▼

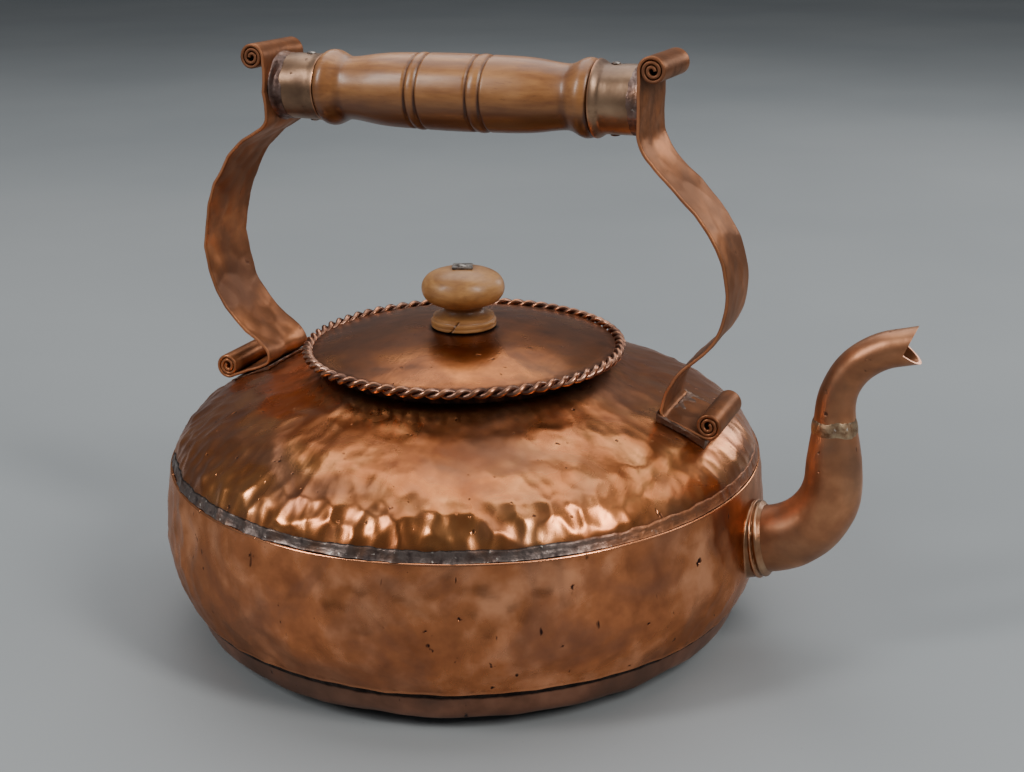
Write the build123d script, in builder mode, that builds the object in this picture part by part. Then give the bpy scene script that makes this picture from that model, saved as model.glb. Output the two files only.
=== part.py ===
"""Hammered copper kettle with a gooseneck spout, a fixed overhead handle and a lift-off lid.

The body is two raised copper shells soldered together at the shoulder, standing on a shallow
pan. Two copper straps with rolled scroll ends carry a turned wooden grip. The lid is a shallow
disc with a twisted wire rim, a sleeve that locates it in the neck, and a turned wooden knob.

Frame: millimetres, +Z up, origin on the floor at the body's centre. The spout points to +X, and
the handle straps, the spout and the grip all lie in the XZ plane.

The parts are drawn with heights measured from the pan's lower edge. The pan's bottom bulges below
that edge, so every finished part is lifted by the bulge to stand on the floor.
"""

from build123d import *
from math import cos, radians, sin
import os

os.makedirs("parts", exist_ok=True)

# ---------------------------------------------------------------- driving dimensions
wall = 1.5  # copper sheet of the body
clearance = 0.05  # between parts that are pushed together
solder_film = 0.02  # between a soldered-on part and its seat
drill_length = 400.0  # longer than anything that is drilled through

# shoulder seam, where the lower bowl's lip stands outside the dome
lip_radius = 150.0
lip_z = 82.8
dome_radius = 147.75  # outside of the dome's skirt at the seam
skirt_bottom_z = 74.0  # how far the dome's skirt reaches down inside the bowl
seam_depth = 4.0  # how far the solder runs down into the shoulder's lap
solder_top_z = lip_z + 6.6  # upper edge of the solder band

# bottom seam and base pan
bowl_foot_radius = 146.7
bowl_foot_z = 15.3
pan_radius = 143.7
pan_edge_radius = 137.0  # where the pan's wall turns under
pan_top_z = 22.0
base_bulge = 4.5  # how far the bottom reaches below the pan's lower edge
stand_radius = 108.0  # flat middle of the bottom, which stands on the floor

# neck
neck_radius = 70.0
neck_join_z = 122.3
shoulder_drop = 11.0  # how far below the neck the dome's slope starts to turn down
neck_top_z = 134.5
neck_flange_radius = 77.0

# lid
lid_radius = 76.4
lid_rim_z = 134.4
lid_rise = 9.6
lid_sheet = 1.2
rope_radius = 79.0
rope_thickness = 5.4
sleeve_radius = 67.5
sleeve_bottom_z = 121.0

# knob, as heights above the floor
knob_foot_radius = 16.4
knob_head_radius = 20.9
knob_bottom_z = lid_rim_z + lid_rise + clearance
knob_top_z = 174.0
pin_radius = 2.0
pin_head_spread = 1.2  # how much wider the riveted heads are than the pin
pin_head_height = 0.9
knob_washer_side = 10.0
knob_washer_turn = 23.0  # how far the washer's sides are turned from the frame's axes
knob_washer_thickness = 1.0
backing_washer_radius = 9.0

# handle
grip_z = 260.2  # height of the grip's axis
strap_inner_x = 95.5  # inner faces of the straps at the grip
strap_thickness = 1.6
strap_width = 39.3
strap_top_z = 275.7  # centre height of the top scrolls
scroll_radius = 5.75  # sheet centreline of a scroll's outer turn
scroll_pitch = 2.0
scroll_half_turns = 5
bend_radius = 4.6  # tight bend between the bow and the foot
bend_heading = -99.1  # degrees, the way the bow runs into that bend
foot_solder_fillet = 2.0  # how far the solder shows beside a strap's foot
foot_solder_lap = 1.5  # how far it reaches in under the bend
foot_solder_length = 23.0
foot_solder_tops = (118.0, 115.0, 107.0)  # heights down the foot, before the strap trims it
foot_solder_bottom_z = 98.0  # inside the dome, which trims it

# ferrules and grip
ferrule_radius = 16.2
ferrule_wall = 0.9
ferrule_mouth_x = 71.5
ferrule_flare_radius = 18.3
ferrule_flare_length = 4.6
bead_radius = 18.5
neck_of_grip_radius = 15.3
grip_radius = 18.4
nail_x = 79.5
nail_radius = 0.9
nail_head_radius = 2.3
nail_head_height = 0.8
nail_length = 7.0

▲

Task objective: Print all of the data exactly as it was given.

Reply to the task:
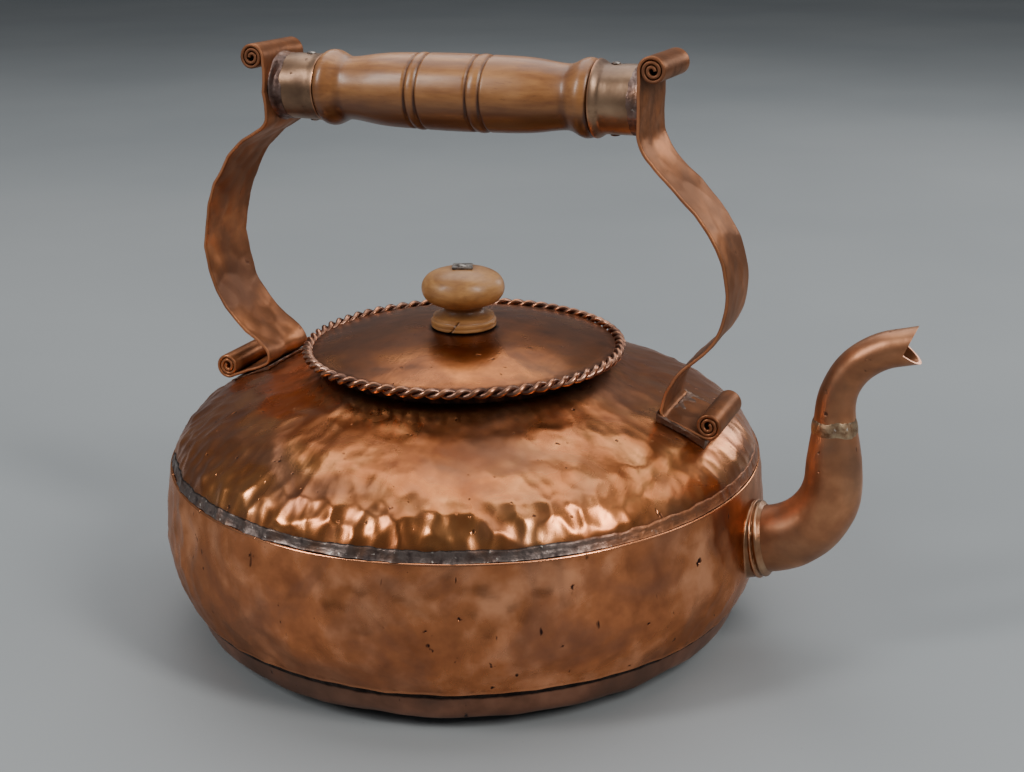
Write the build123d script, in builder mode, that builds the object in this picture part by part. Then give the bpy scene script that makes this picture from that model, saved as model.glb. Output the two files only.
=== part.py ===
"""Hammered copper kettle with a gooseneck spout, a fixed overhead handle and a lift-off lid.

The body is two raised copper shells soldered together at the shoulder, standing on a shallow
pan. Two copper straps with rolled scroll ends carry a turned wooden grip. The lid is a shallow
disc with a twisted wire rim, a sleeve that locates it in the neck, and a turned wooden knob.

Frame: millimetres, +Z up, origin on the floor at the body's centre. The spout points to +X, and
the handle straps, the spout and the grip all lie in the XZ plane.

The parts are drawn with heights measured from the pan's lower edge. The pan's bottom bulges below
that edge, so every finished part is lifted by the bulge to stand on the floor.
"""

from build123d import *
from math import cos, radians, sin
import os

os.makedirs("parts", exist_ok=True)

# ---------------------------------------------------------------- driving dimensions
wall = 1.5  # copper sheet of the body
clearance = 0.05  # between parts that are pushed together
solder_film = 0.02  # between a soldered-on part and its seat
drill_length = 400.0  # longer than anything that is drilled through

# shoulder seam, where the lower bowl's lip stands outside the dome
lip_radius = 150.0
lip_z = 82.8
dome_radius = 147.75  # outside of the dome's skirt at the seam
skirt_bottom_z = 74.0  # how far the dome's skirt reaches down inside the bowl
seam_depth = 4.0  # how far the solder runs down into the shoulder's lap
solder_top_z = lip_z + 6.6  # upper edge of the solder band

# bottom seam and base pan
bowl_foot_radius = 146.7
bowl_foot_z = 15.3
pan_radius = 143.7
pan_edge_radius = 137.0  # where the pan's wall turns under
pan_top_z = 22.0
base_bulge = 4.5  # how far the bottom reaches below the pan's lower edge
stand_radius = 108.0  # flat middle of the bottom, which stands on the floor

# neck
neck_radius = 70.0
neck_join_z = 122.3
shoulder_drop = 11.0  # how far below the neck the dome's slope starts to turn down
neck_top_z = 134.5
neck_flange_radius = 77.0

# lid
lid_radius = 76.4
lid_rim_z = 134.4
lid_rise = 9.6
lid_sheet = 1.2
rope_radius = 79.0
rope_thickness = 5.4
sleeve_radius = 67.5
sleeve_bottom_z = 121.0

# knob, as heights above the floor
knob_foot_radius = 16.4
knob_head_radius = 20.9
knob_bottom_z = lid_rim_z + lid_rise + clearance
knob_top_z = 174.0
pin_radius = 2.0
pin_head_spread = 1.2  # how much wider the riveted heads are than the pin
pin_head_height = 0.9
knob_washer_side = 10.0
knob_washer_turn = 23.0  # how far the washer's sides are turned from the frame's axes
knob_washer_thickness = 1.0
backing_washer_radius = 9.0

# handle
grip_z = 260.2  # height of the grip's axis
strap_inner_x = 95.5  # inner faces of the straps at the grip
strap_thickness = 1.6
strap_width = 39.3
strap_top_z = 275.7  # centre height of the top scrolls
scroll_radius = 5.75  # sheet centreline of a scroll's outer turn
scroll_pitch = 2.0
scroll_half_turns = 5
bend_radius = 4.6  # tight bend between the bow and the foot
bend_heading = -99.1  # degrees, the way the bow runs into that bend
foot_solder_fillet = 2.0  # how far the solder shows beside a strap's foot
foot_solder_lap = 1.5  # how far it reaches in under the bend
foot_solder_length = 23.0
foot_solder_tops = (118.0, 115.0, 107.0)  # heights down the foot, before the strap trims it
foot_solder_bottom_z = 98.0  # inside the dome, which trims it

# ferrules and grip
ferrule_radius = 16.2
ferrule_wall = 0.9
ferrule_mouth_x = 71.5
ferrule_flare_radius = 18.3
ferrule_flare_length = 4.6
bead_radius = 18.5
neck_of_grip_radius = 15.3
grip_radius = 18.4
nail_x = 79.5
nail_radius = 0.9
nail_head_radius = 2.3
nail_head_height = 0.8
nail_length = 7.0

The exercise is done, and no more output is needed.